- _What you need to do_: Filter the entries, keeping every line with the word "bodies".

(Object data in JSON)
***
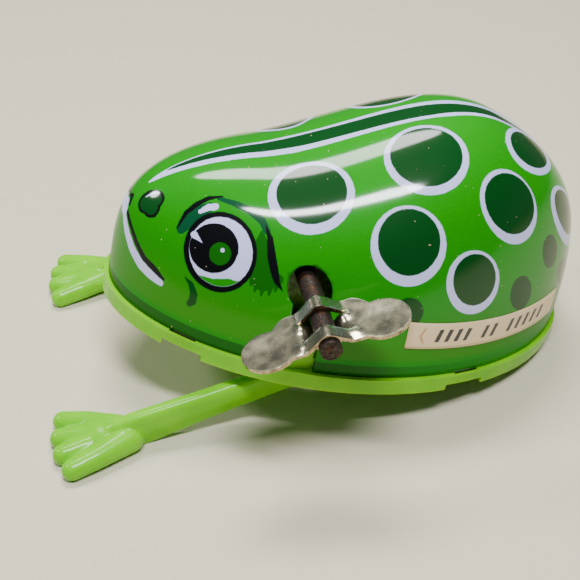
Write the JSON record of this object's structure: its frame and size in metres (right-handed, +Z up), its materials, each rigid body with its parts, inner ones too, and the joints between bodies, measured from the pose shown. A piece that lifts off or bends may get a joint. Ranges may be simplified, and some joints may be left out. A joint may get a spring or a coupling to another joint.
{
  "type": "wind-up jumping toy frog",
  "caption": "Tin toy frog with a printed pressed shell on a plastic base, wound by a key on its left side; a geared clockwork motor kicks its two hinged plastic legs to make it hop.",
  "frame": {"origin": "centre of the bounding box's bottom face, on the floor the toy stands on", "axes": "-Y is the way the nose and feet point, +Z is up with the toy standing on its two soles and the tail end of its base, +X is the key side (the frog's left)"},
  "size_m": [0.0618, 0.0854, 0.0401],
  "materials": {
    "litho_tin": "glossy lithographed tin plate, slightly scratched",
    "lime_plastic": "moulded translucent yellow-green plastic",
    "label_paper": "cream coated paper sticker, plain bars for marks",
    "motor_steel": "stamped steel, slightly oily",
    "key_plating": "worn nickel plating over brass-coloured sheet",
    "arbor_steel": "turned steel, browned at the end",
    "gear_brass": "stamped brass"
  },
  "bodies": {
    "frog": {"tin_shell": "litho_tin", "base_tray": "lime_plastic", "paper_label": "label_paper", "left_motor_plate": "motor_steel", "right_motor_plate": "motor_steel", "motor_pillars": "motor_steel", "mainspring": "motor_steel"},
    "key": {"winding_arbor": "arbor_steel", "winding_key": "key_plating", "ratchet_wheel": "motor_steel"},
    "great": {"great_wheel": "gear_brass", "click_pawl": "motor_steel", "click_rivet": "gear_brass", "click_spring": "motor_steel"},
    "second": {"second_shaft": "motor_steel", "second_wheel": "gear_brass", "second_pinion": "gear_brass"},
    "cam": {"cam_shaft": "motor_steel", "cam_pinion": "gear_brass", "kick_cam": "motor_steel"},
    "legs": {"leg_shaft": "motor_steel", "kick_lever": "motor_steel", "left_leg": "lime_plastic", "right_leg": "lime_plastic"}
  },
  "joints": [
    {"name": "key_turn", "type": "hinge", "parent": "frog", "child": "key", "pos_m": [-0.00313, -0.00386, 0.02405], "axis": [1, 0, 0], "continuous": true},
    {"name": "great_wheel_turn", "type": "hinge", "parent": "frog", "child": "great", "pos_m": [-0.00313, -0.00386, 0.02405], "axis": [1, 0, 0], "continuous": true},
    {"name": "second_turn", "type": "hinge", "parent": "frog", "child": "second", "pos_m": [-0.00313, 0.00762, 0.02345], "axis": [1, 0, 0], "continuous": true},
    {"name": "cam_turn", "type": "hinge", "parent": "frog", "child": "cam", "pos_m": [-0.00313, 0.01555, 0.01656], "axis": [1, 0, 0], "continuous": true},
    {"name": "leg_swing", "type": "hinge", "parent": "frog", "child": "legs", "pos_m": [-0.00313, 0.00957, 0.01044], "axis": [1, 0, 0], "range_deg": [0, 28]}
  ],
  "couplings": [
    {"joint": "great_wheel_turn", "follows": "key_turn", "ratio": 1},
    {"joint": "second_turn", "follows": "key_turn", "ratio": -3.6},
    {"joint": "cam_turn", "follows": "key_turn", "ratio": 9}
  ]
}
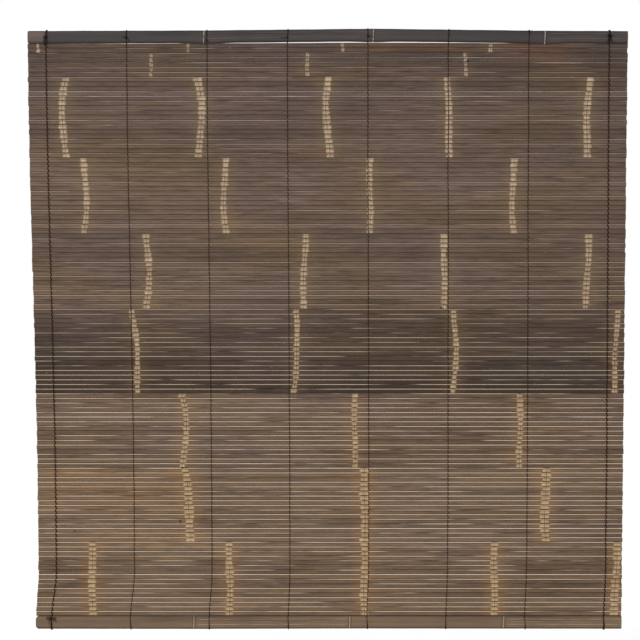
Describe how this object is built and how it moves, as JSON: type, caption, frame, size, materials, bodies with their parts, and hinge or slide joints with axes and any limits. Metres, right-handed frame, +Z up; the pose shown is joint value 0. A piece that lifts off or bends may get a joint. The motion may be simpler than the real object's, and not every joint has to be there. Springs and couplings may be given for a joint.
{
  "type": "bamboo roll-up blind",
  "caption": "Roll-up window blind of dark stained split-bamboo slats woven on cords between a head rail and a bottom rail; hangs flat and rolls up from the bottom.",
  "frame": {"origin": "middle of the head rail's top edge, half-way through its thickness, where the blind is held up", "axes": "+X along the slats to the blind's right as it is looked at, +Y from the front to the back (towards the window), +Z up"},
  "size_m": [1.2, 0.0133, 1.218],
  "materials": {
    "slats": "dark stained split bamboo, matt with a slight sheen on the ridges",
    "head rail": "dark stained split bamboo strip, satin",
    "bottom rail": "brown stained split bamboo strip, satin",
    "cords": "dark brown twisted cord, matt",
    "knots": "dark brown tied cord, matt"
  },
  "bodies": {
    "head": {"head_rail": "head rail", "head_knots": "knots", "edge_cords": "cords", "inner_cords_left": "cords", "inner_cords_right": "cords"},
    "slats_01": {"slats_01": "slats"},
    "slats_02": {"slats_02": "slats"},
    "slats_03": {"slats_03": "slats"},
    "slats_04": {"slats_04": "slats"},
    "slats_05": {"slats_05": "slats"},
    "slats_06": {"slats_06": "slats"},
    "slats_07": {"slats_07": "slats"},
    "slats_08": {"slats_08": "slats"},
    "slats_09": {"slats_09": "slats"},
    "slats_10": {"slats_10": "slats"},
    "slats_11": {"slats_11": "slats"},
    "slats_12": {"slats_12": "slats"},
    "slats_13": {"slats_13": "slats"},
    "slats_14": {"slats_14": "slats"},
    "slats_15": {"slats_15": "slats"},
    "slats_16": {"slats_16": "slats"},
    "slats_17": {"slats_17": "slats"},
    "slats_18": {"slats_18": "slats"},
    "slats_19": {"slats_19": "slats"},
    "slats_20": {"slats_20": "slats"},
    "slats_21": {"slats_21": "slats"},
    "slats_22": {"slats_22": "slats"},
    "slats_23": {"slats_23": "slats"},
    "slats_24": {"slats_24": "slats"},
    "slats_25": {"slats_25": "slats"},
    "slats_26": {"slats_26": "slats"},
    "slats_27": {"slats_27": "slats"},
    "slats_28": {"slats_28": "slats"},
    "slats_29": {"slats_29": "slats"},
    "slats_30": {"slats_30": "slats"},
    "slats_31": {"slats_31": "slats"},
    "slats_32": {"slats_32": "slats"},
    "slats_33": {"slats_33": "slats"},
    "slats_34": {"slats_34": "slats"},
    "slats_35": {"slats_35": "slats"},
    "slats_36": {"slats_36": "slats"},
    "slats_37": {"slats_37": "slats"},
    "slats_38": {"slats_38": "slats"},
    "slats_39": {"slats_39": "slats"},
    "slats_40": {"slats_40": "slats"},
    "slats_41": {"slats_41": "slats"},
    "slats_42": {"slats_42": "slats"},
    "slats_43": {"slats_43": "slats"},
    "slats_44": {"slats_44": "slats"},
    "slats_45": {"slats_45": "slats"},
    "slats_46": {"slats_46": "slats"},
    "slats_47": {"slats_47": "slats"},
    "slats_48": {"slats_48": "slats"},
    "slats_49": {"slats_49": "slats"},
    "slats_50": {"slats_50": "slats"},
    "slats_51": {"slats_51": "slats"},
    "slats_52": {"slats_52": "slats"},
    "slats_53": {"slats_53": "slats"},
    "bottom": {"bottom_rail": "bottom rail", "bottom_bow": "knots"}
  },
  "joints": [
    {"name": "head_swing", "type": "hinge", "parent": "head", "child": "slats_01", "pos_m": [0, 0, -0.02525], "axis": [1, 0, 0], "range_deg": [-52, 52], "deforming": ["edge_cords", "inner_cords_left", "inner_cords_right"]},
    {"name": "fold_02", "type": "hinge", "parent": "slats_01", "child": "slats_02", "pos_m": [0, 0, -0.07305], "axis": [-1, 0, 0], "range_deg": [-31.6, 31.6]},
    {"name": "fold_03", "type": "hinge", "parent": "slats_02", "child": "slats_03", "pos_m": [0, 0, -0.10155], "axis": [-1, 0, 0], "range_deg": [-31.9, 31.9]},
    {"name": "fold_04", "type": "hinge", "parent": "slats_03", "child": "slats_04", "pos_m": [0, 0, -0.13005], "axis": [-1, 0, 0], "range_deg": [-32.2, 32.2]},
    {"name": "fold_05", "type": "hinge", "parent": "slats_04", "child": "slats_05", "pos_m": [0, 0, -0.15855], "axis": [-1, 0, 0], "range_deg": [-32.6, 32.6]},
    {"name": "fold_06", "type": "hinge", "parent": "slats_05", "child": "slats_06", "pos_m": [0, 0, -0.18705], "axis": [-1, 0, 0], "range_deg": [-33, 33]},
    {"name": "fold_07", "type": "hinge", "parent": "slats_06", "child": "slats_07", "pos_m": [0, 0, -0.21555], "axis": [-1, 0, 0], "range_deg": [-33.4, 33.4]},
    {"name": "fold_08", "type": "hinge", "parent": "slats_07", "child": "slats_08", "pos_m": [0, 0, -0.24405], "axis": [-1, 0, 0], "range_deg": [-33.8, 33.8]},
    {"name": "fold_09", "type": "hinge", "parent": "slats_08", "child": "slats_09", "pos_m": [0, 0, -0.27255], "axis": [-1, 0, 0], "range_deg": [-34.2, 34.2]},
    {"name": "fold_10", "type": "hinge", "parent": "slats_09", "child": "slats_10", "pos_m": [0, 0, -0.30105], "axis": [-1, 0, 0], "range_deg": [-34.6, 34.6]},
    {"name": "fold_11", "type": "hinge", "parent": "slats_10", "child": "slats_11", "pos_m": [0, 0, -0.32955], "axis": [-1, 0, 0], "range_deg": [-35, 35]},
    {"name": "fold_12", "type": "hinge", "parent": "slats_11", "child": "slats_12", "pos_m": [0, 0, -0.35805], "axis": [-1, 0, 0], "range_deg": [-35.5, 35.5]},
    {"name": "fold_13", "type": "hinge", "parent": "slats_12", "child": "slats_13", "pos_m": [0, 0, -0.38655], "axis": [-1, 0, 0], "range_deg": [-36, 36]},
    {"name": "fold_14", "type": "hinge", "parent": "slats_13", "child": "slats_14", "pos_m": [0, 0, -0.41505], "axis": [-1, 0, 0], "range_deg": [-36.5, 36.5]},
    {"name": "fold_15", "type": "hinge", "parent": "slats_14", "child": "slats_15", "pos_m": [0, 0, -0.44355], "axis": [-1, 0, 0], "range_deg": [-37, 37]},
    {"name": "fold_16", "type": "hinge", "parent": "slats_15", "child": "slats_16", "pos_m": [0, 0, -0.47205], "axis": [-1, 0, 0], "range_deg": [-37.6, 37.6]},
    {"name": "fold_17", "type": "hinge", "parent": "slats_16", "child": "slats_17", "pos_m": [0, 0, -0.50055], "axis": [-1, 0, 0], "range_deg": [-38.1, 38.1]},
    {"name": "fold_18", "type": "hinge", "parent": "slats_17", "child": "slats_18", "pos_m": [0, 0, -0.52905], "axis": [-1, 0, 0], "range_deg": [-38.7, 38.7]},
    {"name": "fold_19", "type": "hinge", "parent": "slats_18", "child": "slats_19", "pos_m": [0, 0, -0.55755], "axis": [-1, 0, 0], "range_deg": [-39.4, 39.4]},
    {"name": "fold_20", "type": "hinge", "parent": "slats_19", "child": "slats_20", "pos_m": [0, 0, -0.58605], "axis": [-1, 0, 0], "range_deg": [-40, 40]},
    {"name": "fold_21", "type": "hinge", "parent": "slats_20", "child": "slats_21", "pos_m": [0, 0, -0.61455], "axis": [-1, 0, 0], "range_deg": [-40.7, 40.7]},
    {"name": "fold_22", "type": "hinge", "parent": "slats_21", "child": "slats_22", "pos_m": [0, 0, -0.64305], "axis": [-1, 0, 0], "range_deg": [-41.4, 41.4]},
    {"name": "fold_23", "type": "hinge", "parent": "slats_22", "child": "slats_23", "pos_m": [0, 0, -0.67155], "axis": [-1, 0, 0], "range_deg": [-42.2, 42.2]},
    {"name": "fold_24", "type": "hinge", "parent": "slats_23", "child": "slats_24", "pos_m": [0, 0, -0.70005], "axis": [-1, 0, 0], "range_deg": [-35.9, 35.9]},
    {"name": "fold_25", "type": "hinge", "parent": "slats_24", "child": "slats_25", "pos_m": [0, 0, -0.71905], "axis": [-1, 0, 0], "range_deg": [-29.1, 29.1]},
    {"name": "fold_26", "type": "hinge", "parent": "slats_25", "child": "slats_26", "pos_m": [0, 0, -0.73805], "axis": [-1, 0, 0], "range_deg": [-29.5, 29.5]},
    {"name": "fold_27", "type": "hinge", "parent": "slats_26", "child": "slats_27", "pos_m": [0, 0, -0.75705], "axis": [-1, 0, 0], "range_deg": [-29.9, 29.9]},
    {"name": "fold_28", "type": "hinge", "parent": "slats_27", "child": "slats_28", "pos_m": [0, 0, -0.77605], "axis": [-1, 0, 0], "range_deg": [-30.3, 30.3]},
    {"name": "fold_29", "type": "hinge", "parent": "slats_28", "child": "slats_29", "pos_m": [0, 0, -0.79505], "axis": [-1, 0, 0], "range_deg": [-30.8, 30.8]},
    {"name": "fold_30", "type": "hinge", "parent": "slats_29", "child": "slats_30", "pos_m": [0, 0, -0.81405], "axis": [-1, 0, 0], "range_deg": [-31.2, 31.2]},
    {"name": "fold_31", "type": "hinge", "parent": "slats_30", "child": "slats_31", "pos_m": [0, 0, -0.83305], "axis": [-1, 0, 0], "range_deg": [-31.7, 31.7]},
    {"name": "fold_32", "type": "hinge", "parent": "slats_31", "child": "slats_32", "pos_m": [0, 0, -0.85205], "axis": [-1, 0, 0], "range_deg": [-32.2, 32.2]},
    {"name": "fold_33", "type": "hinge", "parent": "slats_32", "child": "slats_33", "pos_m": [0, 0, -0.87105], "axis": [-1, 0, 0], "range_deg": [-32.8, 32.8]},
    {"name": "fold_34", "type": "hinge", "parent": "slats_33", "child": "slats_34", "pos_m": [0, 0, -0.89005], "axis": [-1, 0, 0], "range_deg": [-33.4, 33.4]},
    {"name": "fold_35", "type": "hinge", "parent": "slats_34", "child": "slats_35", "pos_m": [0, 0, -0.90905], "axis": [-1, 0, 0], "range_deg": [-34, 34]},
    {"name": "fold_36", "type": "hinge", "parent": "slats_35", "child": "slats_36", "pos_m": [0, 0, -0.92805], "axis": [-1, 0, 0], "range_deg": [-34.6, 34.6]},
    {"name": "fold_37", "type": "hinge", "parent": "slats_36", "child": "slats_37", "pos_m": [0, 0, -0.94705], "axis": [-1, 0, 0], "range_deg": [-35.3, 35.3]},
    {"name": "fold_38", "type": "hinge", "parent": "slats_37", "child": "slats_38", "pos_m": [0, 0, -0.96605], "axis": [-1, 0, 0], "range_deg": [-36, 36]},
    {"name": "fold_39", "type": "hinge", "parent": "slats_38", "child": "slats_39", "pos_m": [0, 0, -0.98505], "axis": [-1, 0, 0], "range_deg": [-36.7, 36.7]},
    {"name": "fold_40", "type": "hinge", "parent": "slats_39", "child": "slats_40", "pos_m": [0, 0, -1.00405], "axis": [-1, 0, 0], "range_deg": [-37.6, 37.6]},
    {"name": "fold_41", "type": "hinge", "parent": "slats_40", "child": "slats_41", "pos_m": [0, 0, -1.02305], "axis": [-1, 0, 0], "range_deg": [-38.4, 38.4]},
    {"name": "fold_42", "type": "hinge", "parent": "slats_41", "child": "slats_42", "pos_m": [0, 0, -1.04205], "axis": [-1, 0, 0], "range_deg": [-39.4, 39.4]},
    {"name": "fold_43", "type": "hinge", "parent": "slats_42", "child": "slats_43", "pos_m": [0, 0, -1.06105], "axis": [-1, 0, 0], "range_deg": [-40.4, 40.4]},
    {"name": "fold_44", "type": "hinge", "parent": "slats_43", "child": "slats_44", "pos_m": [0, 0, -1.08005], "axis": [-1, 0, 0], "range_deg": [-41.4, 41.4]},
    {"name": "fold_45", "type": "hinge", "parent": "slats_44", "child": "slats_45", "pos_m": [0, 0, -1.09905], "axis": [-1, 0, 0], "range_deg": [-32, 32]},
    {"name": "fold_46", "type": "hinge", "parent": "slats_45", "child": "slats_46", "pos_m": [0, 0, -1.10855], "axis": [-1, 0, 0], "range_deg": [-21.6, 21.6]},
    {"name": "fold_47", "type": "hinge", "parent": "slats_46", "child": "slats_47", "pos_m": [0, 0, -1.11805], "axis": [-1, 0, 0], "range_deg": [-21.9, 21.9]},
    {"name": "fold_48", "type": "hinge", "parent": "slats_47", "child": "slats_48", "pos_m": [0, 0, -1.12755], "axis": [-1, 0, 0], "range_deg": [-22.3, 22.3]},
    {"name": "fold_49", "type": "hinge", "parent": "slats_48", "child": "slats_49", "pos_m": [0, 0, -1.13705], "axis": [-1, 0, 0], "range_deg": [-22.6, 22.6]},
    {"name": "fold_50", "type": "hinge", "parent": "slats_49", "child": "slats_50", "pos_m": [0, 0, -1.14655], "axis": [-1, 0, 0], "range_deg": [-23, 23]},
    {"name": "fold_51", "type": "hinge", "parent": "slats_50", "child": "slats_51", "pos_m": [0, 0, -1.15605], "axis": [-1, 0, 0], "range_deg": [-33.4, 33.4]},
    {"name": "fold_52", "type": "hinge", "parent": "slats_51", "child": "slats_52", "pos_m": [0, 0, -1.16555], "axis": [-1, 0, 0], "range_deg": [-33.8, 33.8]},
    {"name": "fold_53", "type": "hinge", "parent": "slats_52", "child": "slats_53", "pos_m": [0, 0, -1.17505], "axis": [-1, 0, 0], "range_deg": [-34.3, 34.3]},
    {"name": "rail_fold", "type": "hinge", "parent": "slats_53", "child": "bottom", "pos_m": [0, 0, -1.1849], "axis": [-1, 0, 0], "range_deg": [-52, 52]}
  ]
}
***
- _Exercise solution_:
Write the JSON record of this object's structure: its frame and size in metres (right-handed, +Z up), its materials, each rigid body with its parts, inner ones too, and the joints between bodies, measured from the pose shown. A piece that lifts off or bends may get a joint. Ranges may be simplified, and some joints may be left out. A joint may get a spring or a coupling to another joint.
  "bodies": {
Describe how this object is built and how it moves, as JSON: type, caption, frame, size, materials, bodies with their parts, and hinge or slide joints with axes and any limits. Metres, right-handed frame, +Z up; the pose shown is joint value 0. A piece that lifts off or bends may get a joint. The motion may be simpler than the real object's, and not every joint has to be there. Springs and couplings may be given for a joint.
  "bodies": {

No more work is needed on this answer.